Here are a few teams that make sense:
- Baltimore Orioles – Freed from Ubaldo Jimenez‘s contract, the Orioles are desperate for quality innings to compliment their exciting offense. They’ve had an up-close look at Cobb in intra-division contests.
- New York Yankees – Another team looking to fill out the back half of their rotation with quality innings and the money to make Cobb a fair offer. The Yankees have to replace 74 starts next year as Tanaka, Pineda, and Sabathia are all potentially free agents.
- Chicago Cubs – With John Lackey, and Jake Arrieta both unlikely to return to the North Side, could Cobb fill in behind lefties John Lester and Jose Quintana?
- Minnesota Twins – The Twins made the playoffs this year, whether you chose to remember that or not. They seem likely to make additions this offseason, and Alex Cobb feels like a very Twins starting pitcher.
- Milwaukee Brewers – Just like the Twins, the Brewers made the playoffs this year, whether you chose to remember that or not. They have just $30M on the books next year and have shown a willingness to stretch the budget to $100M for the right reasons. A need to replace Jimmy Nelson, and arm this fun position player group with a starting staff that won’t make their life impossible seems prudent. $100M on a single, possibly very average pitcher may also hamstring their future deals.

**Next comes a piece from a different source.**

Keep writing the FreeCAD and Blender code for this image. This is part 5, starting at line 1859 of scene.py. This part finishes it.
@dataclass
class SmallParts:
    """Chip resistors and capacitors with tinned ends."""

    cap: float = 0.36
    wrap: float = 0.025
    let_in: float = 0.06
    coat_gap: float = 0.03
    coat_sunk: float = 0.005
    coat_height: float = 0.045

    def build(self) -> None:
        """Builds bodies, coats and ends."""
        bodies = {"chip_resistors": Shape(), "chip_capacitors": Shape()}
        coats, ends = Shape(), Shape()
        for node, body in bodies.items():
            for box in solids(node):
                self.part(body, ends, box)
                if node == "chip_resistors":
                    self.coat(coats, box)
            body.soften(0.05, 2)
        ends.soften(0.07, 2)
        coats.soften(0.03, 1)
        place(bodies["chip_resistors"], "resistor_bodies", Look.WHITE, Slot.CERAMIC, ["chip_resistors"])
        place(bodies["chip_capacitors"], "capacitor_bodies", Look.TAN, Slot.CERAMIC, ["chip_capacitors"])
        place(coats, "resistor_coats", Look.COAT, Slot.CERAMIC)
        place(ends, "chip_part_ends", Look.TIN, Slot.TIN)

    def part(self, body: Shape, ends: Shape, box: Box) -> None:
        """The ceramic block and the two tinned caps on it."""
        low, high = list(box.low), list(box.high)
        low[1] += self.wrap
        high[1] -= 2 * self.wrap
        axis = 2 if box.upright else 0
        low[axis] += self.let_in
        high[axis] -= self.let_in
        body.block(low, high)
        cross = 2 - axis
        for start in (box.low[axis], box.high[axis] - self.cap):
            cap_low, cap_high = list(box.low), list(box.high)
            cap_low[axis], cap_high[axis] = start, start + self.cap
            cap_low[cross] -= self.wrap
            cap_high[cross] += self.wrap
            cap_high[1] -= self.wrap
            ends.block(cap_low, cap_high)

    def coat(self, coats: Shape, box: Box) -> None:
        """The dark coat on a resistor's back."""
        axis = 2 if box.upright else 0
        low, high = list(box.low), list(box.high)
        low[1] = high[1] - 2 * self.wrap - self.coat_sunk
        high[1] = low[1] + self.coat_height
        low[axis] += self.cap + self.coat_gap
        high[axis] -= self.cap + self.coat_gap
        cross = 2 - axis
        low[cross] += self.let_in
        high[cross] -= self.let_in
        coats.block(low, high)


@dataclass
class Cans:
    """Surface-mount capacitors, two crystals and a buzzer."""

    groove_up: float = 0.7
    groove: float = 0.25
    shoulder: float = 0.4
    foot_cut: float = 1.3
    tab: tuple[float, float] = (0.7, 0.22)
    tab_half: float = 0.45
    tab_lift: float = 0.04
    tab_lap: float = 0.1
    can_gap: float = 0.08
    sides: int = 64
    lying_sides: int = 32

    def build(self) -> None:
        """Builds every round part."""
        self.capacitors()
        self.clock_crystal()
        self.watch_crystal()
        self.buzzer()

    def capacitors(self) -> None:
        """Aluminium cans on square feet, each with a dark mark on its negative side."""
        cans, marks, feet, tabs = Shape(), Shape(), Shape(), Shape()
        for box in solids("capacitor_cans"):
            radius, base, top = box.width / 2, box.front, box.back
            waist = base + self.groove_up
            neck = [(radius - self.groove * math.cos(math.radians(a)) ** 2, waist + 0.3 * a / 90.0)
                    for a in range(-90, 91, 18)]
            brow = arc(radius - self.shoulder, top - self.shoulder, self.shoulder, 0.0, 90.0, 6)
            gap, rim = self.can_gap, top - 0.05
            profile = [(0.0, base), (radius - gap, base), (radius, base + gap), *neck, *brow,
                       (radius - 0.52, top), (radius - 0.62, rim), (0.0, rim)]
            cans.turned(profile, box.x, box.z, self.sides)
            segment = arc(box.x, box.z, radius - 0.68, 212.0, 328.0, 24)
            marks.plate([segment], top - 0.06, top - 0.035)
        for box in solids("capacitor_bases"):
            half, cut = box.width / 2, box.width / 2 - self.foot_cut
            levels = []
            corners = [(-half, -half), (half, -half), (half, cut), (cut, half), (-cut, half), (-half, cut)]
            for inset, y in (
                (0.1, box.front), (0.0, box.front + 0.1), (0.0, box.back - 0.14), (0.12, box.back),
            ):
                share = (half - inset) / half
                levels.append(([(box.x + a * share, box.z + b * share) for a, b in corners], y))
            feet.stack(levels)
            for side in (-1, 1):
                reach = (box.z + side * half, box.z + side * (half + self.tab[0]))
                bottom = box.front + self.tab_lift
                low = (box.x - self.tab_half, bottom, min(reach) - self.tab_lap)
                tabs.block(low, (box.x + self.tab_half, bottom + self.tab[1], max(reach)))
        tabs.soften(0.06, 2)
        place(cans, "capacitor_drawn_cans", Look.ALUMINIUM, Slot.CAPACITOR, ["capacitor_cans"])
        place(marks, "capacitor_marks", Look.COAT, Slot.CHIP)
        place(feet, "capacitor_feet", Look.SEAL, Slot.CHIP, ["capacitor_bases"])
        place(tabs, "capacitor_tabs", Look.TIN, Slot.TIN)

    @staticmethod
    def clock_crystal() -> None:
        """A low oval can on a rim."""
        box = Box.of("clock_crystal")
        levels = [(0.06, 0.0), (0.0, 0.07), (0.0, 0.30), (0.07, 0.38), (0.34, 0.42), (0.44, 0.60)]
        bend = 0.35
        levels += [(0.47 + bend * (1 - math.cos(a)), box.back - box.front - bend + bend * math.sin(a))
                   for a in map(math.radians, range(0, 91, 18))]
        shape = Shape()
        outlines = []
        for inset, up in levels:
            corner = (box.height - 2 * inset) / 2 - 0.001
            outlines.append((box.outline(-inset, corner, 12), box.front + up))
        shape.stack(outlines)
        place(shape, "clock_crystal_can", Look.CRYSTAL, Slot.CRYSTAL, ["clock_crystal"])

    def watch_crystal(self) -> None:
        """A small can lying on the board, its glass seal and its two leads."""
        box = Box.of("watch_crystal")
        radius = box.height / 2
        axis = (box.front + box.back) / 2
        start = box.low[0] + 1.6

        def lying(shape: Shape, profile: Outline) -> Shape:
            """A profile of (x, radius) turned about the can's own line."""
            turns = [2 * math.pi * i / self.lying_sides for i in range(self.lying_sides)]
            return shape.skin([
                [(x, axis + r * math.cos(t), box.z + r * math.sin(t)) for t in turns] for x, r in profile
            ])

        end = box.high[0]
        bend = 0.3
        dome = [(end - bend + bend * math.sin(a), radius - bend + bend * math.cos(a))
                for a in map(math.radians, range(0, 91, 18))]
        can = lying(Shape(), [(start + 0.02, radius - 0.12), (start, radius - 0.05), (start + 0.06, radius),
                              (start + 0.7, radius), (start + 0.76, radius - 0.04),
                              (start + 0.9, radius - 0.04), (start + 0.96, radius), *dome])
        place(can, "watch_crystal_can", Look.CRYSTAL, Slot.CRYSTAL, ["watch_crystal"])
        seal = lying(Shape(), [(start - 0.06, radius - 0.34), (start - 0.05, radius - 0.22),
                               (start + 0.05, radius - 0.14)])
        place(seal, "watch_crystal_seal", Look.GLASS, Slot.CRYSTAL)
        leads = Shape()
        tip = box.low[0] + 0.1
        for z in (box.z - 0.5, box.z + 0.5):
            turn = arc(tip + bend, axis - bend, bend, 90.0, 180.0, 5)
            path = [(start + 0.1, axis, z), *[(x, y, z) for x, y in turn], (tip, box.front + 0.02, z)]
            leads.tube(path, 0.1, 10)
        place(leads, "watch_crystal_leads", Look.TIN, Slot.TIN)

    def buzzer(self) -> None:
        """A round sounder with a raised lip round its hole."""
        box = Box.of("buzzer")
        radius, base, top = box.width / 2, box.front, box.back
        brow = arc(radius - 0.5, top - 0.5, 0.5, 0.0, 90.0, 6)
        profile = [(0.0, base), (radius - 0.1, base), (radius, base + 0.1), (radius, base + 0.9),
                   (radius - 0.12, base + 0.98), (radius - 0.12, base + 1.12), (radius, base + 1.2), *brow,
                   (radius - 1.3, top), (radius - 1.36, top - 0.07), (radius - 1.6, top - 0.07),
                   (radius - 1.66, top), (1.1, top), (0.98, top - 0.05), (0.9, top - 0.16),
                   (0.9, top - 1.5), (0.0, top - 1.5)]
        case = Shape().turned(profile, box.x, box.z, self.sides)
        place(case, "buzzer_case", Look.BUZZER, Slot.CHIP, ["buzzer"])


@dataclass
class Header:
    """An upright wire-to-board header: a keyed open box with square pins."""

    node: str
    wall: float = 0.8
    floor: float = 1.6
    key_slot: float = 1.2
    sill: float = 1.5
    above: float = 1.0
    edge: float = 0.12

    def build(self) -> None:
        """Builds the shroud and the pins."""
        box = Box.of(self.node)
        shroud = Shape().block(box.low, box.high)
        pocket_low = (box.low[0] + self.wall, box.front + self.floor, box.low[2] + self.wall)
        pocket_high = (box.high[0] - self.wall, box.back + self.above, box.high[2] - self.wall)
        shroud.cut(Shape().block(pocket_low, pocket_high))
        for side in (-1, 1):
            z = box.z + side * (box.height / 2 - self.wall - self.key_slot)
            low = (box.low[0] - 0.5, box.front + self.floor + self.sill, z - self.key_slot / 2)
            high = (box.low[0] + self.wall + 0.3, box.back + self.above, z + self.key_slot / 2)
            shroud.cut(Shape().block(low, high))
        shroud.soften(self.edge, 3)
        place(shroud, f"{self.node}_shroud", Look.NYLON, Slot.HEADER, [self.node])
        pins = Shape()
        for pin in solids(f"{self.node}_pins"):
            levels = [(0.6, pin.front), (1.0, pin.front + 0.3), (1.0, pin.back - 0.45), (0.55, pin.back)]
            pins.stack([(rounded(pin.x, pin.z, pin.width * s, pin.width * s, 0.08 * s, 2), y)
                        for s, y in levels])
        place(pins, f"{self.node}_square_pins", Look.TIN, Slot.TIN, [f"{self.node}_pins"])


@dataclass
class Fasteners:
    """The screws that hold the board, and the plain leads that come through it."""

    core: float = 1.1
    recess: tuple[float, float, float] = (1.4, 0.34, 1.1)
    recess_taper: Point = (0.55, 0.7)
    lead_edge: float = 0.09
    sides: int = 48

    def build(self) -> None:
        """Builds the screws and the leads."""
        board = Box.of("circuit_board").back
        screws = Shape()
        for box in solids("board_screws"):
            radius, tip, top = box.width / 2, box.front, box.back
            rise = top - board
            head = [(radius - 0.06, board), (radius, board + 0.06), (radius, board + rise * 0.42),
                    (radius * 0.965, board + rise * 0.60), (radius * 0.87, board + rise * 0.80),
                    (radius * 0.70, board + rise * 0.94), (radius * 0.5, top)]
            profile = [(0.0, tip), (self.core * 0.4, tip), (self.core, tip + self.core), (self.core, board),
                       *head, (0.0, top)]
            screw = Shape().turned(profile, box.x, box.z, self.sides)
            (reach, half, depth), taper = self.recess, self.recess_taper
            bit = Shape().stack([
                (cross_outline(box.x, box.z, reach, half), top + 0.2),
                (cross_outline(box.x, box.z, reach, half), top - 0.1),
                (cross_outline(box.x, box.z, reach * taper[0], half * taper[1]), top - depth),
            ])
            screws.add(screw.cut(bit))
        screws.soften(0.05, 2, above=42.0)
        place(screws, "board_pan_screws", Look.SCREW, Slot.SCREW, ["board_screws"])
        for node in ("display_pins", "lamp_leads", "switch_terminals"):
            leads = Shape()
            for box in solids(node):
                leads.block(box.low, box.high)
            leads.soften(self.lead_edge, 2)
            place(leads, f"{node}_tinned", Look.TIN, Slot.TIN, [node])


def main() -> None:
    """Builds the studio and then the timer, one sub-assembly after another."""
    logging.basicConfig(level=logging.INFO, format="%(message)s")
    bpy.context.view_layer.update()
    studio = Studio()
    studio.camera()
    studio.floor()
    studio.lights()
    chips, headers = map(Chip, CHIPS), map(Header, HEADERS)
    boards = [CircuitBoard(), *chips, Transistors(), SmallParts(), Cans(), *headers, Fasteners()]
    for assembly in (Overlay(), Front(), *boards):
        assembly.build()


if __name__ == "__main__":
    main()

Just like Ian Kennedy and Jeff Samardzija in 2015, Alex Cobb is well positioned to make a surprising amount of money this offseason. Will it turn out like those two, wherein he’s unfairly expected to prove the difference between bad and good? I hope not. Clubs should recognize Cobb as an asset to compliment a core group, not as a difference-maker in himself. He can make a difference, but only because we’re not entirely sure what he is yet.